WORK TO DO: Output a verbatim copy of the data, cut off after the line that contains "ACTUATOR_RADIUS - RUNNING_CLEARANCE)".

AVAILABLE DATA:
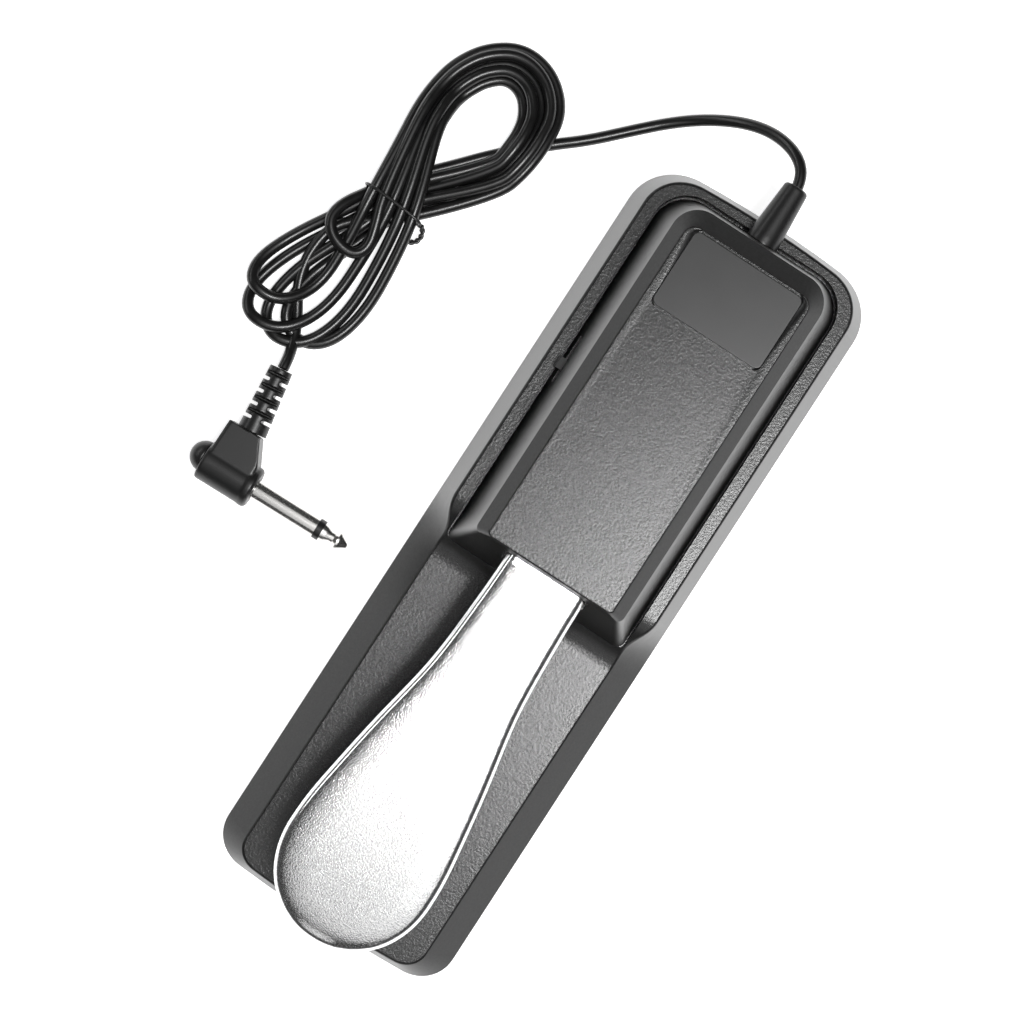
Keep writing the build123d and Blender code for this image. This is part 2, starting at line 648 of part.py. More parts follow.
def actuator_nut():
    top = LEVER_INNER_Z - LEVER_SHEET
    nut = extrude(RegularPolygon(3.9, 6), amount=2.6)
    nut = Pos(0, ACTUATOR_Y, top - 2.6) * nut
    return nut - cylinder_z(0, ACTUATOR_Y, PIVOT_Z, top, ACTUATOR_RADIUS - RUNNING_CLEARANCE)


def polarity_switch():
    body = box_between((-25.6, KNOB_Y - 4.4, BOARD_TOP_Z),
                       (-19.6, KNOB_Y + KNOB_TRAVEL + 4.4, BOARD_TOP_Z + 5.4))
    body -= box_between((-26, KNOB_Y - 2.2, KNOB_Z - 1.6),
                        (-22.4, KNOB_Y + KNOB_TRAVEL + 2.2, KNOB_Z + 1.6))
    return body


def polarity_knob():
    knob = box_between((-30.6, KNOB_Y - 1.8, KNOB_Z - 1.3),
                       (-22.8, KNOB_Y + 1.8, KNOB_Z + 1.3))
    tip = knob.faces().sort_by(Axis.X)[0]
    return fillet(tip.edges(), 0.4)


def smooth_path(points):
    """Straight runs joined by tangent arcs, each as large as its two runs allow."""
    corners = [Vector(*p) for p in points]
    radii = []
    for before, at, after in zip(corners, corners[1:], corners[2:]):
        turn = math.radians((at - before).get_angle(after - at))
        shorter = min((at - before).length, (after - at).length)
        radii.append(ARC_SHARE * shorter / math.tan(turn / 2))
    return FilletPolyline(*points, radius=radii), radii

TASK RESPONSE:
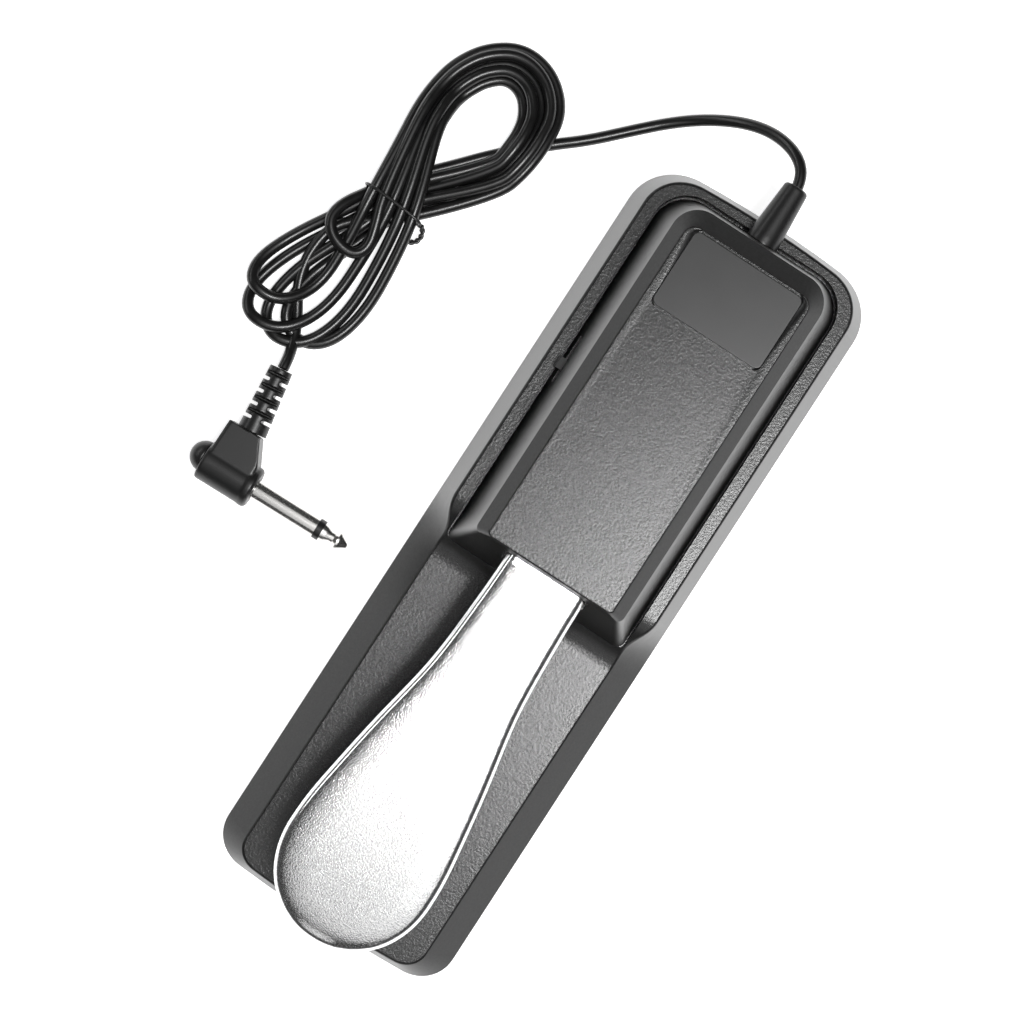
Keep writing the build123d and Blender code for this image. This is part 2, starting at line 648 of part.py. More parts follow.
def actuator_nut():
    top = LEVER_INNER_Z - LEVER_SHEET
    nut = extrude(RegularPolygon(3.9, 6), amount=2.6)
    nut = Pos(0, ACTUATOR_Y, top - 2.6) * nut
    return nut - cylinder_z(0, ACTUATOR_Y, PIVOT_Z, top, ACTUATOR_RADIUS - RUNNING_CLEARANCE)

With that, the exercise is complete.